There is clear evidence that those Christian churches that have chosen the path of accommodation to the times have sunk into decline and have become a shell of their former selves. Those churches that align themselves to the spirit of the age offer no attraction to the people of the age. Why join something that is just like everything else? It is those churches who have boldly proclaimed the kerygma and have been prepared to stand by those Christian tenets which challenge the culture that are flourishing. People will be attracted to something which reflects the true, the good and the beautiful. People search for something that challenges them to be better than they are.
There is a strange attraction of the human heart towards the truth. Even if it is resisted it still attracts. The faithful presentation of the Gospel reveals a power to transform people’s lives. St Paul said that he was not ashamed of the Gospel because “it is the power of God to save all who have faith”. (Rom 1:16)
The Church has one task – to proclaim that Jesus Christ is the way to salvation. The mission of the Church is to enable people to encounter Christ in such a way that they open their hearts and lives fully to him. As St Paul VI declared, “The Church exists in order to evangelise”. (EN 14) This missionary impulse is lacking in this document.
This working paper is inviting members of the Plenary Council to embrace a number of proposals that are inconsistent with authentic Catholic faith and would simply hasten the demise of the faith in Australia. The document fails seriously when it abandons fidelity to the Catholic Tradition expressed in the Scriptures and the Magisterium. For instance, it persists in advocating for the Third Rite of Reconciliation (P.24) when this is a settled question. With the constant focus on extending the role of the laity in Church governance it threatens to radically change the nature of the Church as founded by Christ.
While lay people have a role in contributing to the governance and leadership of the Church the many proposals listed in the document on this question clearly go against the consistent teaching of the Church, expressed most recently in the teachings of the Second Vatican Council, that such governance by divine intent, is solely entrusted to bishops.

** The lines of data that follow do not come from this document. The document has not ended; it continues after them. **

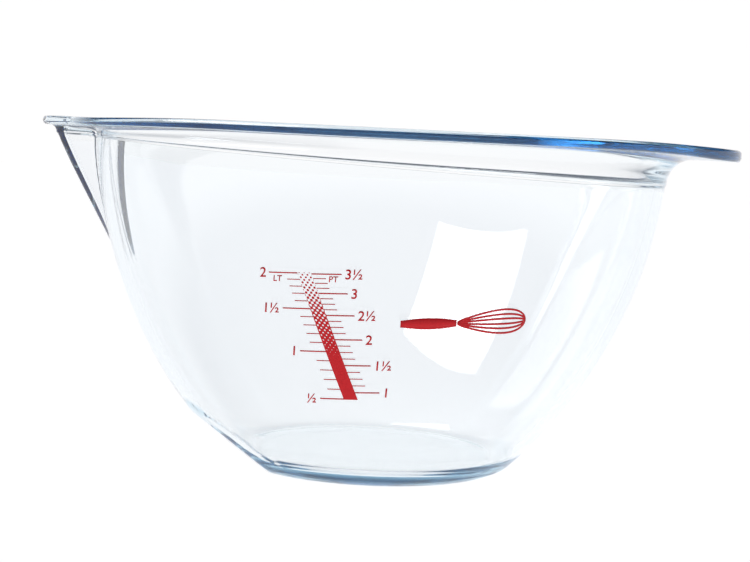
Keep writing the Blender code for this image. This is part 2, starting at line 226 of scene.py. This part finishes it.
def press_bowl():
    """Lofts the sections all the way round, a degree apart, and half a degree apart at the spout."""
    angles = [float(a) for a in range(360) if abs(a - 180) > fine_half_angle]
    angles = sorted(angles + [180 - fine_half_angle + 0.5 * i for i in range(4 * fine_half_angle + 1)])
    inner_lift = wall_thickness / math.cos(tilt_angle)
    bm = bmesh.new()
    columns = []
    for angle in angles:
        inner, rim, outer = bowl_section(angle)
        way = math.radians(angle)
        column = []
        for part, points in enumerate((inner, rim, outer)):
            for radius, height in points:
                point = Vector((radius * math.cos(way), radius * math.sin(way), height))
                if part == 0:
                    point = lean_on(point, inner_lift, inner_tilt_edge)
                if part == 2:
                    point = lean_on(point, 0.0, tilt_edge)
                column.append(bm.verts.new(point))
        columns.append(column)
    for first, second in zip(columns, columns[1:] + columns[:1]):
        for i in range(len(first) - 1):
            bm.faces.new((first[i], second[i], second[i + 1], first[i + 1]))
    floor_middle = bm.verts.new((0, 0, floor_thickness))
    base_middle = bm.verts.new((0, 0, 0))
    for first, second in zip(columns, columns[1:] + columns[:1]):
        bm.faces.new((first[0], floor_middle, second[0]))
        bm.faces.new((first[-1], second[-1], base_middle))
    bmesh.ops.recalc_face_normals(bm, faces=bm.faces)
    mesh = bpy.data.meshes.new("pressed_bowl")
    bm.to_mesh(mesh)
    bm.free()
    mesh.shade_smooth()
    bowl = bpy.data.objects.new("pressed_bowl", mesh)
    bpy.context.scene.collection.objects.link(bowl)
    return bowl


def clear_glass():
    """Clear glass, very slightly wavy, with a faint blue tint that grows with its thickness."""
    material = bpy.data.materials.new("clear_pressed_glass")
    material.use_nodes = True
    nodes, links = material.node_tree.nodes, material.node_tree.links
    shader = nodes["Principled BSDF"]
    shader.inputs["Base Color"].default_value = (1.0, 1.0, 1.0, 1.0)
    shader.inputs["Transmission Weight"].default_value = 1.0
    shader.inputs["IOR"].default_value = 1.52
    place = nodes.new("ShaderNodeTexCoord")
    wave = nodes.new("ShaderNodeTexNoise")
    wave.inputs["Scale"].default_value = 38.0
    wave.inputs["Detail"].default_value = 1.5
    links.new(place.outputs["Object"], wave.inputs["Vector"])
    waviness = nodes.new("ShaderNodeBump")
    waviness.inputs["Strength"].default_value = 0.012
    waviness.inputs["Distance"].default_value = 0.002
    links.new(wave.outputs["Fac"], waviness.inputs["Height"])
    links.new(waviness.outputs["Normal"], shader.inputs["Normal"])
    film = nodes.new("ShaderNodeTexNoise")
    film.inputs["Scale"].default_value = 420.0
    film.inputs["Detail"].default_value = 3.0
    links.new(place.outputs["Object"], film.inputs["Vector"])
    polish = nodes.new("ShaderNodeMapRange")
    polish.inputs["From Min"].default_value = 0.3
    polish.inputs["From Max"].default_value = 0.7
    polish.inputs["To Min"].default_value = 0.0
    polish.inputs["To Max"].default_value = 0.018
    links.new(film.outputs["Fac"], polish.inputs["Value"])
    links.new(polish.outputs["Result"], shader.inputs["Roughness"])
    tint = nodes.new("ShaderNodeVolumeAbsorption")
    tint.inputs["Color"].default_value = (0.14, 0.57, 0.77, 1.0)
    tint.inputs["Density"].default_value = 11.0
    links.new(tint.outputs["Volume"], nodes["Material Output"].inputs["Volume"])
    return material


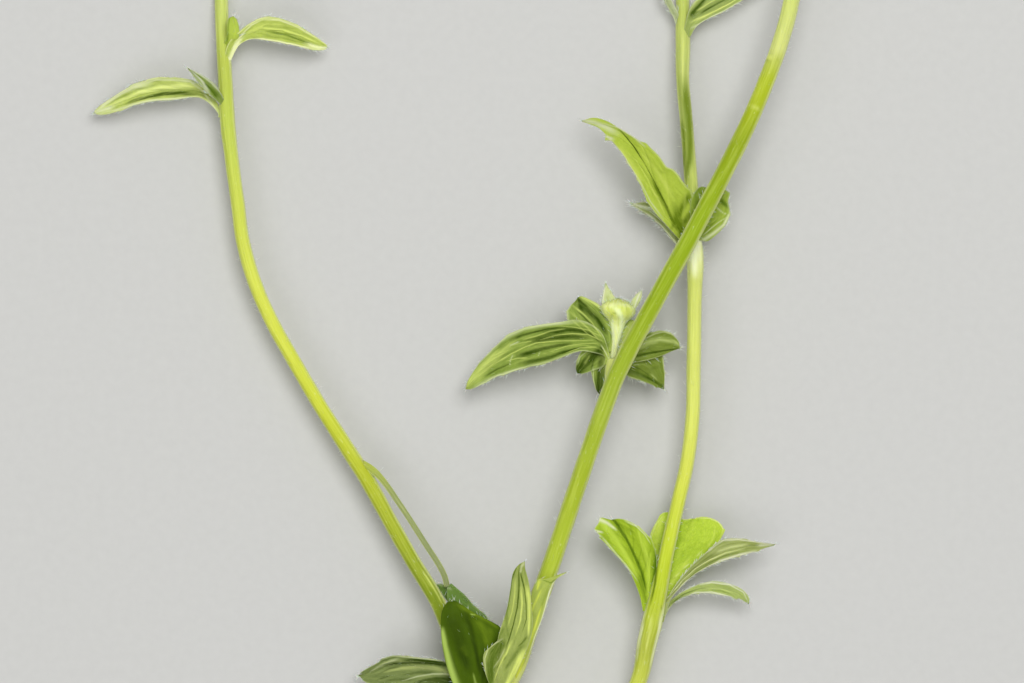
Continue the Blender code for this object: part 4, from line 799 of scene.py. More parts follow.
        ("D", 0.17, 0.6, ((29.25, 22), (27.75, 23.75), (26.25, 25)), -0.04),
        ("P", 0.17, 0.8, ((28.25, 22), (26.75, 23.69), (25, 25.06)), 0.03),
        ("P", 0.38, 0.75, ((26.5, 24.8), (25, 25.4), (23.5, 25.8), (21.8, 26.4))),
    ),
    "folded_stipule": (
        # The first two dark strokes paint the shade on the stipule's folded top and beside the stem.
        ("D", 0.88, 0.75, ((31.2, 28.8), (31, 27.2), (30.8, 25.5), (30.2, 23.2)), -0.03),
        ("D", 0.57, 1, ((32, 28.5), (32.9, 27.4), (33.8, 26.5), (34.8, 25.5)), -0.02),
        ("P", 0.11, 0.65, ((32.62, 26.25), (33.38, 25.5), (34.12, 24.88), (35.12, 24.5)), 0.05),
        ("P", 0.1, 0.65, ((31.62, 22.12), (32.62, 23), (33.62, 23.75), (34.88, 24.5)), 0.05),
        ("D", 0.1, 0.5, ((32.5, 23.25), (33.62, 24.25)), -0.05),
        ("P", 0.33, 0.85, ((30.8, 21), (31.8, 21.6), (33, 22.4), (34.2, 23.4), (35, 24.9)), 0.02),
    ),
    "grey_leaflet": (
        ("L", 0.38, 0.6, ((33, -17.6), (35, -16.9), (37.2, -16.5))),
        ("D", 0.33, 0.45, ((30.5, -19.9), (32.2, -19.1), (34, -18.6))),
        ("D", 0.14, 1, ((36.12, -17.56), (34.25, -18.06), (32.5, -18.88), (30.75, -20),
            (29.25, -21.38)), -0.12),
        ("L", 0.14, 0.9, ((36.75, -17.19), (34.5, -17.69), (32.5, -18.56), (30.75, -19.62), (28.75, -21.38),
            (27.12, -23.38)), 0.1),
        ("P", 0.15, 0.85, ((38.25, -17.38), (36, -17.94), (33.75, -18.62), (31.5, -19.88), (29.5, -21.19),
            (27.5, -23.38)), 0.04),
        ("P", 0.12, 0.75, ((34, -16.06), (36, -15.94), (38.25, -16.25), (40.25, -16.62))),
        ("D", 0.23, 0.5, ((35, -16.8), (33.2, -17.6), (31.5, -18.6))),
        ("P", 0.12, 0.6, ((32.25, -17.5), (33.25, -16.62), (34.25, -16.06))),
        ("P", 0.25, 0.7, ((38.5, -16.7), (40.5, -16.6))),
    ),
    "thin_leaflet": (
        ("P", 0.14, 0.9, ((26.75, -25.12), (28.75, -23.56), (30.75, -22.62), (32.75, -22.56),
            (34.75, -23)), 0.04),
        ("D", 0.12, 0.8, ((27.75, -23.94), (29.25, -22.81), (31, -22.19)), -0.06),
        ("P", 0.12, 0.8, ((31.25, -21.62), (32.75, -21.31), (35, -21.62), (36.75, -22.56), (37.38, -23.88))),
        ("L", 0.15, 0.7, ((32, -22), (33.75, -22.12), (35.5, -22.75))),
        ("D", 0.1, 0.5, ((32.5, -22.31), (34, -22.44), (35.5, -23)), -0.04),
    ),
    "top_leaf": (
        ("D", 0.5, 1, ((30, 49.5), (30.9, 50.5), (32, 51.8)), -0.08),
        ("D", 0.17, 0.9, ((31.5, 50), (33, 50.88), (34.62, 51.75)), -0.08),
        ("L", 0.2, 1, ((30.1, 48.8), (31.8, 49.5), (33.5, 50.3), (35.2, 51.2), (36.5, 52)), 0.1),
        ("L", 0.12, 0.7, ((30.88, 50.25), (32.25, 51.12), (33.75, 52)), 0.06),
        ("P", 0.17, 0.9, ((30.25, 48.06), (31.25, 48.56), (32.75, 49.44), (34.25, 50.12),
            (36, 51.19)), 0.02),
    ),
}
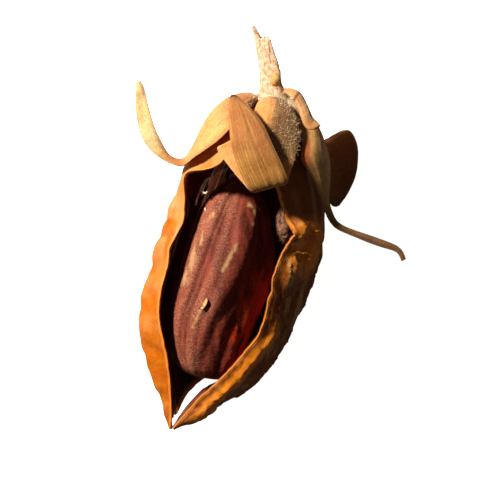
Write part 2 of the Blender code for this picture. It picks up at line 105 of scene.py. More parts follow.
# Angle at the stalk end and at the other end, half the width in degrees, and depth
SEED_GROOVES = [
    (104, 136, 9, 0.30), (28, 100, 10, 0.26), (150, 166, 11, 0.18), (8, 78, 22, 0.42),
    (200, 212, 14, 0.20), (246, 250, 12, 0.18), (292, 288, 14, 0.20), (338, 348, 12, 0.18),
]
# Narrow furrows beside and between them
FINE_GROOVES = [
    (101, 132, 2.6, 0.16), (108, 141, 2.6, 0.14), (83, 108, 5, 0.10), (128, 152, 5, 0.10), (43, 60, 6, 0.12),
    (172, 185, 5, 0.10), (8, 22, 5, 0.10),
]

OVULE_MIDDLE = np.array((1.15, 0.15, 5.6))
OVULE_RADII = np.array((0.75, 1.6, 1.1))

# The stalk from the receptacle to its torn end, the splinter there and the scale leaf: x, y, z, radius
STALK_PATH = [
    (0.10, 8.70, 6.90, 0.50), (0.12, 9.30, 6.90, 1.15), (0.14, 9.85, 6.90, 1.55),
    (0.14, 10.35, 6.90, 1.45), (0.10, 10.85, 6.90, 1.08), (0.02, 11.35, 6.95, 0.88),
    (-0.03, 12.00, 7.00, 0.82), (-0.13, 12.80, 7.00, 0.78), (-0.30, 13.60, 7.05, 0.70),
    (-0.42, 14.40, 7.10, 0.58), (-0.44, 15.20, 7.10, 0.42),
]
SPLINTER_PATH = [
    (-0.62, 12.90, 7.15, 0.24), (-0.76, 13.70, 7.20, 0.32), (-0.90, 14.50, 7.25, 0.33),
    (-1.08, 15.25, 7.25, 0.27), (-1.40, 16.05, 7.25, 0.14),
]
SCALE_LEAF_PATH = [
    (0.24, 11.36, 7.72, 0.26), (0.36, 11.68, 7.95, 0.40), (0.50, 12.05, 7.95, 0.34),
    (0.70, 12.50, 7.70, 0.12),
]

# The squarish stalk's upper face rises this much for each millimetre to the right
STALK_LEAN = 0.3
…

The Vatican II document on the Church, Lumen Gentium, stated, “This Council is resolved to declare and proclaim before all men the doctrine concerning bishops, the successors of the apostles, who together with the successor of Peter, the Vicar of Christ, the visible Head of the whole Church, govern the house of the living God”. (LG 18) Yet the document proposes something not canvassed at the First Assembly, a lay body to parallel the Australian Catholic Bishops Conference. (P.11)
The document also lacks an affirmation of the role of priests especially in their pastoral and sacramental ministry. It could benefit from a clear and unambiguous promotion of the need for priestly vocations. Too much of the document focuses on women’s involvement in leadership within the Church and promotes claims for women to be ordained to the diaconate (P.12), while it lacks a promotion of both authentic religious life for women and more generally complementary nature of the feminine genius. It actually asks bishops to “continue to review the universal teaching of the Church which precludes women from the papacy, the episcopacy and priesthood”. (P.13) This is directly against Catholic teaching.
The sharp edge of the call to conversion and faith is lacking in the document. In the face of the rise of those who declare that they have no faith it is necessary more than ever to issue the call to faith. For those whose lives are at variance with Christian moral teaching, the Church invites them to hear Christian teaching about the true nature of human life and the path to human flourishing. It is this truth found in Catholic teaching that will set them free. (see John 8:32)
In places the document seeks to change the traditional teaching and practice of the Church, in some instances wanting Canon Law to be changed, such as proposing that lay people be able to preach in the Sacred Liturgy. (P.26) The desire for the clericalisation of the laity reflects a confusion about the complementary roles of priest and laity in the sacred liturgy and more generally in the mission of the Church.
The Church in Australia is in the midst of an existential crisis as it witnesses thousands abandoning participation in the sacramental life of the Church each year. The Church is in serious decline, yet no real recognition of this reality is given in the document. A Plenary Council at this moment in our history should have this crisis at the heart of its deliberations, yet scant recognition is given to the question.
Because the crisis of faith is not acknowledged, the document makes no effort to propose a way forward for the Church. While there are many external factors, the document fails to consider the possible internal causes for the loss of faith among so many Catholics. In times past, in times of crisis, the Church has been able to respond robustly to the challenge of the age. The time of the Counter Reformation is such an example. The Church at that time set about the task of serious internal spiritual and moral reform and, in time, witnessed a renewed vitality of faith and great missionary zeal.
If this working document is largely accepted as the basis for the Second Assembly it will not facilitate the spiritual and pastoral renewal so needed at this time, but rather it will allow the process of further decline to occur, if not accelerate it. Without a serious effort at interior renewal and a new zeal for evangelisation the Church in Australia runs the risk of becoming a shallow image of its former self.
Our Lady Help of Christians, Patroness of Australia, pray for us.